Bhubaneswar, July 13: There was a time when only the best brains made it to engineering colleges. Now, it seems, even the worst can make the cut.

Students who appeared for the Odisha Joint Entrance Examination (OJEE)-2012 and didn’t attempt a single question or scored negative marks would not find it difficult to grab engineering seats. For, the peculiarity of the joint entrance test is that there is no minimum cut-off score, thereby serving no practical purpose.

The scorecards of the students available with The Telegraph revealed some shocking facts.

A candidate, who scored –59 out of 720, has found a place in the OJEE-2012 “merit” list. So have 610 others who have scored negative marks. More than one-third of the 63,634 students, who took the test, have managed to secure ranks despite scoring in single-digits (0-9).

Only about 10 per cent candidates secured 40 per cent marks, which is the minimum pass marks for school and college board exams. The number of students crossing 50 per cent marks stood at 1,224, barely two per cent of the total number of examinees.

Of the 16,907 outstation candidates, only 254 scored more than 50 per cent. While 6,819 others scored in single digits, 907 got negative marks.

Students, who appear for OJEE, never get to know their marks and are simply given ranks on the basis of which admissions are conducted. The entrance test has total marks of 720.

“Gone are the days when students burnt the midnight oil to make it to engineering colleges.
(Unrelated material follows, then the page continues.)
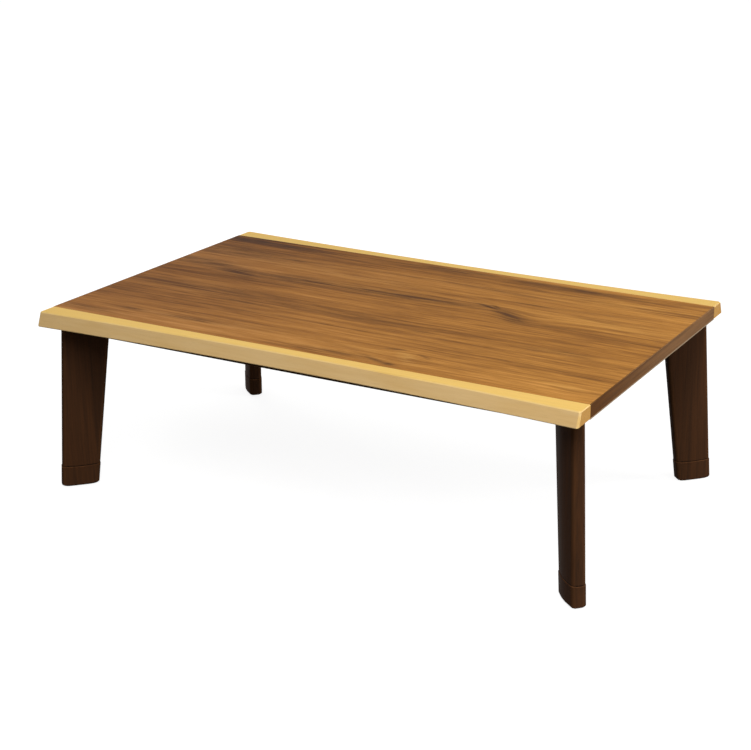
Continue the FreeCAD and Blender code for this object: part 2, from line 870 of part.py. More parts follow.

With the mushrooming of technical institutes, students have become slack,” said Suresh Moharana, a senior faculty member of Utkal University.

Each of these OJEE “rank holders” is approached by not less than 40 different institutes.

The craze for technical education in the state has hardly taken a beating even after almost half of the 41,000-odd seats in engineering college lay vacant for the past three years.

The state government has been trying to stop opening any more engineering colleges but entrepreneurs are trying to come up with new institutes on the plea of All India Council of Technical Education (AICTE)’s approval.

“Any student with the worst possible marks is considered eligible for admissions if he or she is willing to pay the fees,” said a faculty member of a reputed city-based engineering college. No wonder associations of technical colleges have been demanding lowering the eligibility criteria for engineering aspirants from 45 per cent to 35 per cent in Plus Two.

“As if this was not enough, there are colleges that are running to courts to enrol below-par students for second shift classes,” the teacher added.